W sierpniu 2016 roku został złożony w Sejmie projekt prezydencki, który przewiduje, że banki będą musiały zwrócić swoim klientom różnicę między dopuszczalnym spreadem a tym, który w rzeczywistości pobrały. Ustawa ma obejmować umowy kredytu zawarte od 1 lipca 2000 r. do wejścia w życie "ustawy antyspreadowej" (26 sierpnia 2011 r.). Dotyczyć ma konsumentów, a także tych osób prowadzących działalność gospodarczą, które nie dokonywały odpisów podatkowych w związku z kredytami. Pierwszye czytanie tego projektu odbyło się w Sejmie w październiku ub. roku. Obecnie pracuje nad nim, a także nad dwoma poselskimi projektami, specjalna podkomisja sejmowa.

2 sierpnia ub. roku, podczas prezentacji prezydenckiego projektu, prezes NBP Adam Glapiński zapowiedział, że kwestia przewalutowania mieszkaniowych kredytów walutowych zostanie rozwiązana stopniowo, przy wykorzystaniu mechanizmów nadzorczych nad bankami. Mechanizmy te miała wypracować powołana 10 sierpnia 2016 r. Grupa Robocza KSF.

W połowie stycznia Komitet Stabilności Finansowej wydał pierwsze rekomendacje dla banków, posiadających kredyty frankowe. Zalecenia miały skłonić banki do zawierania porozumień z klientami w sprawie dobrowolnego przewalutowania kredytów.

Wśród zaleceń KSF znalazły się m.in. podwyższenie wag ryzyka "dla ekspozycji zabezpieczonych hipoteką na nieruchomościach, których zakup finansowany był kredytem w walucie obcej", podwyższenie buforu ryzyka systemowego do 3 proc., rozszerzenie działalności funduszu wsparcia dla kredytobiorców w trudnej sytuacji, podwyższenie składek na BFG dla banków posiadających walutowe kredyty hipoteczne.

KSF nie rekomendował podwyższenia podatków dla banków z kredytami frankowymi. Uznał też m.in., że ustawowe przewalutowanie kredytów mieszkaniowych nie byłoby właściwe, bo "mogłoby prowadzić do bardzo istotnych strat w niektórych bankach, w skrajnym przypadku zagrażając stabilności krajowego systemu finansowego".
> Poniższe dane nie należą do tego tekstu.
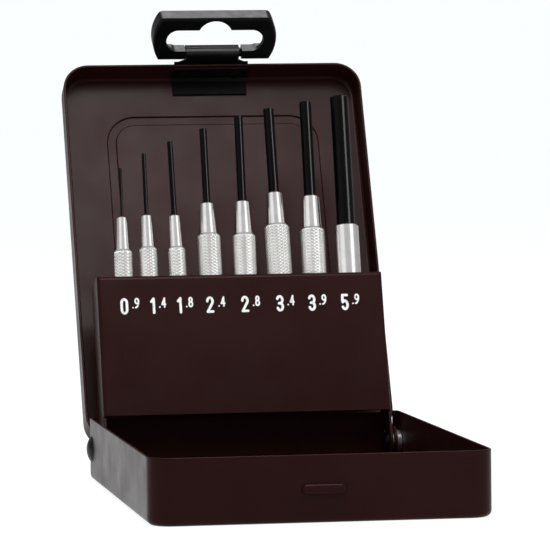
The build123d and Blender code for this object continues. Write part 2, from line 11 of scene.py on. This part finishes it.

W marcu br. Glapiński przedstawił prezydentowi Andrzejowi Dudzie kolejne wypracowane przez Grupę Roboczą parametry, jakie powinny uwzględnić banki, przystępując do restrukturyzacji kredytów frankowych.

Przypomniał, że parametrom tym - przede wszystkim różnym wymogom kapitałowym - powinny podporządkować się banki i mają one skłonić banki do przewalutowania kredytów frankowych. Zapowiedział też konferencję, podczas której te rozwiązania zostaną zaprezentowane.

W komunikacie po ostatnim posiedzeniu KSF z 2 czerwca znalazły się informacje o kolejnych rekomendacjach skierowanych do ministra finansów, KNF i BFG.

Rekomendacje skierowane do ministra finansów przewidywały m.in. "podniesienie w ramach I filara wagi ryzyka dla ekspozycji zabezpieczonych hipotekami na nieruchomościach, których zakup finansowany był kredytem w walucie obcej". Miało to spowodować wydanie "rozporządzenia podnoszącego do 150 proc. wagę ryzyka, stosowaną do szacowania wymogu kapitałowego z tytułu ryzyka kredytowego". To z kolei miało spowodować, że banki "będą musiały posiadać więcej kapitałów własnych, aby utrzymać dotychczasowe współczynniki wypłacalności".